Quand la commission ecclésiastique supprimait un ordre, ce n’était pas pour adjuger ses biens au trésor public, mais pour les appliquer à des séminaires, à des écoles, à des hospices. En 1789, les revenus de Saint-Denis défrayaient Saint-Cyr ; ceux de Saint-Germain allaient aux Économats ; et le gouvernement, même absolu et besogneux, gardait assez de probité pour comprendre que la confiscation est un vol. Plus on est puissant, plus on est tenu d’être juste, et l’honnêteté finit toujours par devenir la meilleure politique. — Il est donc juste et utile que l’Église, comme en Angleterre et en Amérique, que l’enseignement supérieur, comme en Angleterre, en Allemagne et en Amérique, que les diverses fondations d’assistance et d’utilité publique soient maintenues indéfiniment en possession de leur héritage.
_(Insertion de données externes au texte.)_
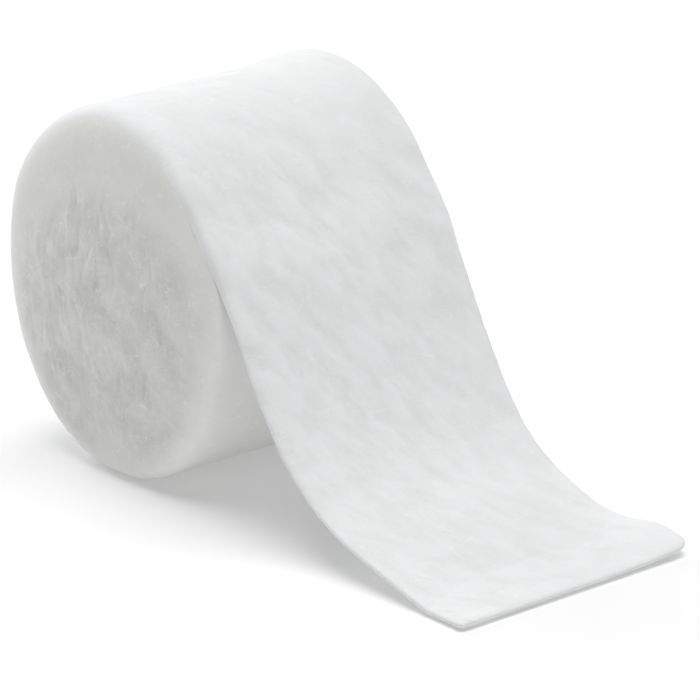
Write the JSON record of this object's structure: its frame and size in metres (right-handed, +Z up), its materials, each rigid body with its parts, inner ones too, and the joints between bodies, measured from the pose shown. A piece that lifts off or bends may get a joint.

Exécuteur testamentaire de la succession, l’État abuse étrangement de son mandat lorsqu’il la met dans sa poche pour combler le déficit de ses propres caisses, pour la risquer dans de mauvaises spéculations, pour l’engloutir dans sa propre banqueroute, jusqu’à ce qu’enfin, de ce trésor énorme amassé pendant quarante générations pour les enfants, pour les infirmes, pour les malades, pour les pauvres, pour les fidèles, il ne reste plus de quoi payer une maîtresse dans une école, un desservant dans une paroisse, une tasse de bouillon dans un hôpital[1].

À toutes ces raisons l’Assemblée reste sourde, et ce

  1. Félix Rocquain, La France après le 18 brumaire (rapports des conseillers d’État envoyés en mission), passim.